According to a report written by Haley Britzky from CNN and published on Sunday, March 9, 2025 Hegseth and other senior Pentagon officials have pointed to climate programs as a prime example of wasteful spending in the military. As Britzky reported, Acting Deputy Defense Secretary Robert Salesses also made it clear that funding would be cut in a statement last month, saying the Pentagon will “cease unnecessary spending that set our military back under the previous administration, including through so-called ‘climate change’ and other woke programs.”
But, according to Britsky, “some officials and experts argue such thinking is short-sighted.” That is certainly true, according to multiple documents published by the Department of Defense and the National Security Agency.
A commentary written by Andrew R. Hoehn and Thom Shanker and published by Defense One on June 30, 2023 adapted from the authors' book, Age of Danger: Keeping America Safe in an Era of New Superpowers, New Weapons, and New Threats (Hachette, 2023) - makes this point clear:
The military does not have the luxury of debating climate change, a reality now adding a powerful, destabilizing force to fragile, unstable areas of the world. Once-in-a-century ocean storms happen several times each season. Drought prompts food shortages, civil unrest, and mass migration. Island nations that once served as safe ports could vanish under rising seas. All of these complicate the Defense Department's efforts to combat global instability, even as it has to admit that the American armed services are the world's largest consumers of fossil fuels.
Andrew Hoehn is the RAND Corporation's senior vice president for research and analysis; he formerly served as a top strategist for the U.S. Department of Defense. Thom Shanker is director of the Project for Media and National Security at George Washington University; he previously was a New York Times reporter and editor.

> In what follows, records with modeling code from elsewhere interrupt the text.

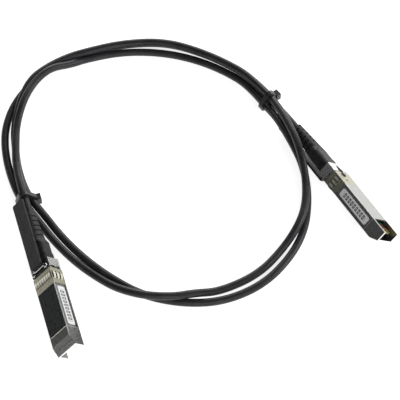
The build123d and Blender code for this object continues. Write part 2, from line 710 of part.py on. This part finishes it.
def pull_wire():
    """Round wire: a cross rod for the tab, curled into a flat ring at each end."""
    wire = Pos(-ROD_DEPTH, 0, WIRE_Z) * Rot(90, 0, 0) * Cylinder(WIRE_R, 2 * RING_Y)
    for side in (-1, 1):
        ring = revolve(Plane.XZ * Pos(RING_R, 0) * Circle(WIRE_R), axis=Axis.Z, revolution_arc=RING_TURN)
        turn = Rot(0, 0, 180 - RING_TURN) if side > 0 else Rot(0, 0, 180)
        wire += Pos(-RING_DEPTH, side * RING_Y, WIRE_Z) * turn * ring
    return wire


def pull_tab():
    """Flat moulded strip with a hook that cradles the rod from below."""
    low = TAB_TOP - TAB_T
    cradle = WIRE_R + HOOK_FIT
    under = WIRE_Z - cradle - HOOK_FLOOR
    lip = ROD_DEPTH - cradle - HOOK_LIP
    back = ROD_DEPTH + cradle + HOOK_BACK
    front = ROD_DEPTH + cradle
    hook = [
        (lip, under),
        (back, under),
        (back + (low - under) * HOOK_RAKE, low),
        (back + (low - under) * HOOK_RAKE, TAB_TOP),
        (front + HOOK_LIP, TAB_TOP),
        (front, TAB_TOP - HOOK_LIP),
        (front, WIRE_Z),
        (lip, WIRE_Z),
    ]
    tab = from_side(hook, -HOOK_W / 2, HOOK_W / 2)
    strip_front = back
    length = TAB_END - strip_front
    outline = Pos(-(strip_front + TAB_END) / 2, 0) * Rectangle(length, TAB_W)
    strip = extrude(Plane.XY.offset(low) * outline, amount=TAB_T)
    strip = fillet(strip.edges().filter_by(Axis.Z).sort_by(Axis.X)[:2], TAB_CORNER)
    tab += strip
    return tab - Pos(-ROD_DEPTH, 0, WIRE_Z) * Rot(90, 0, 0) * Cylinder(cradle, TAB_W)


def return_springs():
    """Two small coil springs between the slider's tongues and the end of their grooves."""
    coils = []
    start = SPRING_FRONT + SPRING_WIRE / 2
    run = GROOVE_END - SPRING_WIRE / 2 - start
    for side in (-1, 1):
        path = Helix(run / SPRING_TURNS, run, SPRING_MEAN_R)
        wire = Plane(origin=path @ 0, z_dir=path % 0) * Rectangle(SPRING_WIRE, SPRING_WIRE)
        coil = sweep(wire, path=path, is_frenet=True)
        coils.append(Pos(-start, side * SPRING_Y, 0) * Rot(0, -90, 0) * coil)
    return coils


def lying(plug):
    """Placement of a plug that rests on one long edge of its body."""
    x, y, heading, roll = plug
    turn = math.radians(roll)
    corner_y = (HALF_W - BODY_EDGE) * abs(math.sin(turn))
    corner_z = (HALF_H - BODY_EDGE) * abs(math.cos(turn))
    return Pos(x, y, corner_y + corner_z + BODY_EDGE) * Rot(0, 0, heading) * Rot(roll, 0, 0)


PIECES = {
    "base_shell": base_shell,
    "top_shell": top_shell,
    "emi_spring_collar": emi_spring_collar,
    "collar_rivet": collar_rivet,
    "paddle_card": paddle_card,
    "contact_pads": contact_pads,
    "memory_chip": memory_chip,
    "card_capacitors": card_capacitors,
    "wire_pairs": wire_pairs,
    "cable_tail": cable_tail,
    "cable_ferrule": cable_ferrule,
    "boot": boot,
    "side_label": side_label,
    "top_label": top_label,
    "release_slider": release_slider,
    "slider_bridge": slider_bridge,
    "pull_wire": pull_wire,
    "pull_tab": pull_tab,
    "return_springs": return_springs,
}


def solids_of(made):
    """All solids of a piece, whatever the builder function returned."""
    items = made if isinstance(made, list) else [made]
    return [solid for item in items for solid in item.solids()]



def coil_point(angle, distance, height):
    turn = math.radians(angle)
    x = COIL_MIDDLE[0] + distance * math.cos(turn)
    y = COIL_MIDDLE[1] + distance * math.sin(turn)
    return Vector(x, y, height)


def on_plug_axis(plug, depth):
    return (lying(plug) * Pos(-depth, 0, 0)).position


def cord_path():
    """Straight runs joined by tangent arcs, from one boot through the coil to the other."""
    corners = [on_plug_axis(PLUG_A, BOOT_END), on_plug_axis(PLUG_A, BOOT_END + CORD_LEAD_A)]
    corners += [coil_point(*row) for row in FIRST_TURN + SECOND_TURN + THIRD_TURN]
    corners += [on_plug_axis(PLUG_B, BOOT_END + CORD_LEAD_B), on_plug_axis(PLUG_B, BOOT_END)]
    radii = []
    for before, corner, after in zip(corners, corners[1:], corners[2:]):
        come = corner - before
        go = after - corner
        half_turn = math.radians(come.get_angle(go)) / 2
        radii.append(ARC_SHARE * min(come.length, go.length) / math.tan(half_turn))
    print("tightest bend radius", round(min(radii), 1), "corners", len(corners))
    return FilletPolyline(*corners, radius=radii)


def cable(path):
    return sweep(Plane(origin=path @ 0, z_dir=path % 0) * Circle(CABLE_R), path=path)


def strands_at(spots, angle):
    """Where the cord crosses a half plane through the coil's middle: distance and height."""
    found = []
    last = None
    for here in spots:
        x = here.X - COIL_MIDDLE[0]
        y = here.Y - COIL_MIDDLE[1]
        off = (math.degrees(math.atan2(y, x)) - angle + 180) % 360 - 180
        now = (off, math.hypot(x, y), here.Z)
        if last and abs(off) < 90 and last[0] > 0 >= off:
            share = last[0] / (last[0] - off)
            found.append((last[1] + share * (now[1] - last[1]), last[2] + share * (now[2] - last[2])))
        last = now
    return found


def strands_across(spots, angle, width):
    """The strands at both edges of something of this width that lies across them."""
    middle = sum(distance for distance, z in strands_at(spots, angle)) / 3
    half = math.degrees(width / 2 / middle)
    return strands_at(spots, angle - half) + strands_at(spots, angle + half)


def tie(spots, angle, head_side, head_z):
    """Nylon band that hugs the strands, with its square head on one side."""
    radius = CABLE_R + TIE_GAP
    rings = []
    for spot in strands_across(spots, angle, TIE_W):
        rings += (Pos(*spot) * Circle(radius)).edges()
    inside = make_hull(rings)
    band = extrude(offset(inside, amount=TIE_T) - inside, amount=TIE_W / 2, both=True)
    head_w = TIE_W + 2 * TIE_HEAD_RIM
    reach = max(head_side * distance for distance, z in strands_across(spots, angle, head_w)) + radius
    head = Pos(head_side * (reach + TIE_HEAD_T / 2), head_z, 0) * Box(TIE_HEAD_T, TIE_HEAD_L, head_w)
    turn = math.radians(angle)
    outward = Vector(math.cos(turn), math.sin(turn), 0)
    across = Vector(math.sin(turn), -math.cos(turn), 0)
    section = Plane(origin=(COIL_MIDDLE[0], COIL_MIDDLE[1], 0), x_dir=outward, z_dir=across)
    return section.location * (band + head)


nodes = {}
for name, maker in PIECES.items():
    solids = solids_of(maker())
    for mark, plug in (("a", PLUG_A), ("b", PLUG_B)):
        place = lying(plug)
        nodes[name + "_" + mark] = [place * solid for solid in solids]

plug_boxes = [solid.bounding_box() for solids in nodes.values() for solid in solids]
middle_x = (min(box.min.X for box in plug_boxes) + max(box.max.X for box in plug_boxes)) / 2
middle_y = (min(box.min.Y for box in plug_boxes) + max(box.max.Y for box in plug_boxes)) / 2
floor_z = min(box.min.Z for box in plug_boxes)
print("origin in the route's coordinates", round(middle_x, 3), round(middle_y, 3), round(floor_z, 4))

path = cord_path()
print("cord length", round(path.length, 1))
nodes["cable"] = solids_of(cable(path))
spots = [path @ (k / CORD_STEPS) for k in range(CORD_STEPS + 1)]
nodes["tie_a"] = solids_of(tie(spots, TIE_ANGLE_A, -1, TIE_HEAD_Z_A))
nodes["tie_b"] = solids_of(tie(spots, TIE_ANGLE_B, 1, TIE_HEAD_Z_B))

to_origin = Pos(-middle_x, -middle_y, -floor_z)
for name, solids in nodes.items():
    placed = [to_origin * solid for solid in solids]
    shape = placed[0] if len(placed) == 1 else Compound(children=placed)
    box = shape.bounding_box()
    volume = sum(solid.volume for solid in placed)
    print(name, len(placed), round(volume, 1), round(box.min.Z, 2), round(box.max.Z, 2))
    export_step(shape, "parts/" + name + ".step")
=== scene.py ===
import math
import bpy
from mathutils import Euler, Matrix, Vector


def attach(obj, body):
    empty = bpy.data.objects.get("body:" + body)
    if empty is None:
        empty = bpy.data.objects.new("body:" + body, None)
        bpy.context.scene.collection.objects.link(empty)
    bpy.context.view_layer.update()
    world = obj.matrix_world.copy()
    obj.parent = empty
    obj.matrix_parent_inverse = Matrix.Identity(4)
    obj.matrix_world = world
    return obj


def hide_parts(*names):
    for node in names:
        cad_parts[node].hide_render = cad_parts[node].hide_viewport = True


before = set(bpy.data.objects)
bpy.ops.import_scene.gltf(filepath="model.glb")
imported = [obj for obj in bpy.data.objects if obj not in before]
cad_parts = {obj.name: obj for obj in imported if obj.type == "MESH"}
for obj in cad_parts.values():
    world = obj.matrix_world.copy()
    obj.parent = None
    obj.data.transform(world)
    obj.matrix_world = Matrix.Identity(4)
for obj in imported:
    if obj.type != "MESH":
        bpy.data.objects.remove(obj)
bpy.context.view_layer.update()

# Direct attach copper cable on a pale floor. Lengths named here are millimetres; the model is in metres.
MM = 0.001
BASE = "cable_assembly"

# Each plug: mating end, heading and roll about its own axis. In plug coordinates x runs to the mating
# end at x = 0, y points to the white label and z to the face with the pull tab.
PLUGS = {
    "a": ((-66.436, -71.018, 7.674), -73.0, 46.2),
    "b": ((93.764, -4.818, 7.639), -59.0, 135.0),
}

# Plug sizes that the finishes and the cable refer to. A depth is a distance behind the mating end.
HALF_W = 6.7
HALF_H = 4.25
SEAM_Z = 2.95
NOSE_SLOPE = 5.2
RECESS_FRONT = 10.4
BOOT_END = 85.3
CABLE_OD = 4.2

# Width of the painted edge highlights, and how far a spring finger stands off the body where it turns
# lighter
EDGE_HIGHLIGHT_WIDTH = 0.55
FINGER_PALE_RISE = (0.30, 0.40)

# Row of rings printed on the white label: its ends and pitch along the plug, the height of a ring
# and of its opening, and the shares of the pitch that they take
PRINT_FROM = 13.6
PRINT_TO = 33.0
PRINT_PITCH = 2.05
RING_HEIGHT = (-1.25, 1.35)
RING_SHARE = (0.08, 0.72)
OPENING_HEIGHT = (-0.65, 0.75)
OPENING_SHARE = (0.30, 0.50)

# Card zones along the depth: bare laminate, dark mask behind the pads, green further in
MASK_FROM = (6.3, 6.6)
GREEN_FROM = (9.2, 9.8)

# Studio: soft lamps as name, place, width and height, and power in watts; then the sky and the floor.
# Lengths of the studio are metres.
LAMPS = [
    ("soft_right", (1.0, 0.1, 0.5), (0.6, 0.4), 7),
    ("soft_back", (0.1, 1.2, 0.5), (1.2, 0.4), 11),
    ("soft_front", (0.2, -0.9, 0.5), (0.9, 0.4), 4),
]
LAMP_AIM = (0, 0.03, 0)
SKY = (0.75, 0.76, 0.78)
SKY_STRENGTH = 0.13
FLOOR_GLOW = 0.8
FLOOR_REACH = 3.0
FLOOR_DROP = 0.00002

# Camera, from the plug's edges in the photograph
CAMERA_AT = (-2.436, -443.46, 660.01)
CAMERA_TO = (-2.436, 25.582, 0.0)
LENS = 136.94
SENSOR = 36.0


def plug_place(mark):
    """Matrix from plug coordinates in millimetres to the model in metres."""
    at, heading, roll = PLUGS[mark]
    turn = Euler((math.radians(roll), 0, math.radians(heading)), "XYZ").to_matrix().to_4x4()
    return Matrix.Translation(Vector(at) * MM) @ turn @ Matrix.Scale(MM, 4)


def camera():
    made = bpy.data.objects.new("camera", bpy.data.cameras.new("camera"))
    made.data.lens = LENS
    made.data.sensor_width = SENSOR
    made.location = Vector(CAMERA_AT) * MM
    look = Vector(CAMERA_TO) - Vector(CAMERA_AT)
    made.rotation_euler = look.to_track_quat("-Z", "Y").to_euler()
    bpy.context.scene.collection.objects.link(made)
    bpy.context.scene.camera = made


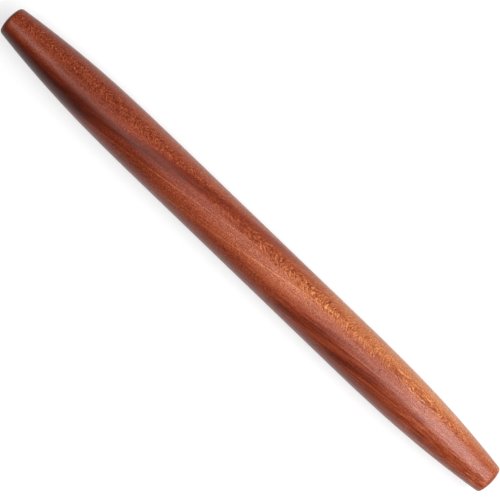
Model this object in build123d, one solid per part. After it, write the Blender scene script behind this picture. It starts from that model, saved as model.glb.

In 2017, Jim Mattis—retired Marine general and President Trump’s first defense secretary—told Congress, “Climate change can be a driver of instability and the Department of Defense must pay attention to potential adverse impacts generated by this phenomenon.”
On October 7, 2021, the Defense Department offered its clearest statement ever acknowledging the risks of climate change to national security and to the military's ability to carry out its mission: “Climate change is an existential threat to our nation's security, and the Department of Defense must act swiftly and boldly to take on this challenge and prepare for damage that cannot be avoided,” said Defense Secretary J. Lloyd Austin III.
The Annual Threat Assessment of the US Intelligence Community published by the Office of the Director of National Intelligence on February 6, 2023 Annual Threat Assessment of the U.S. Intelligence Community -and- The Department of Defense Climate Action Plan 2024 – 2027 presented on September 5, 2024 are just two of many examples of reports prepared by the Department of Defense and the National Security Agency over the years that has consistently made the point that climate change is real and poses a threat to national security.
The section of the 2023 intelligence community report that addresses climate change begins with the following Climate change will increasingly exacerbate risks to U.S. national security interests as the physical impacts increase and geopolitical tensions mount about the global response to the challenge. The increasing physical effects of climate change also are likely to intensify or cause domestic and cross-border geopolitical flashpoints. As temperatures rise and more extreme climate effects manifest, there is a growing risk of conflict.
In their 2023 article Hoehn and Shanker say, While no Pentagon-specific predictions are available, the Office of Management and Budget released a government-wide assessment warning that, for the rest of this century, the U.S. government could spend an extra $25 billion to $128 billion each year to deal with six types of climate-related disasters: coastal disaster relief, flood insurance, crop insurance, health care insurance, wildland fire suppression, and flooding at federal facilities.
And for anyone who thinks that the reality of climate’s impact on national defense is new and, even more importantly for the current Secretary of Defense who has not paid attention to history or to multiple reports from his own department and from NSA - I close with a summary included in an article published in the Defense One June 18 2024 by Erin Sikorsky, Director of the Center for climate security titled Climate Change Is A Threat, Not A Distraction, to the US Military Climate change is a threat, not a distraction, to the US military:Historian John Ross writes that when President-elect John Kennedy asked outgoing President Dwight Eisenhower why D-Day had gone so well, Eisenhower replied, “Because we had better meteorologists than the Germans!" As the United States confronts more frequent and intense extreme weather events due to climate change, more ships and guns alone will not be enough to deter and defend against the threats we face. The U.S. military must ensure it has more thoroughly considered climate change than its adversaries to keep our country safe.
William Faulkner was right: raising our voices for honesty and truth and compassion against injustice and lying and greed can change the world. For those who understand the impact of climate change and the economic opportunity inherent in transitioning to a renewable future, Faulkner’s words are not just a reminder, but an obligation.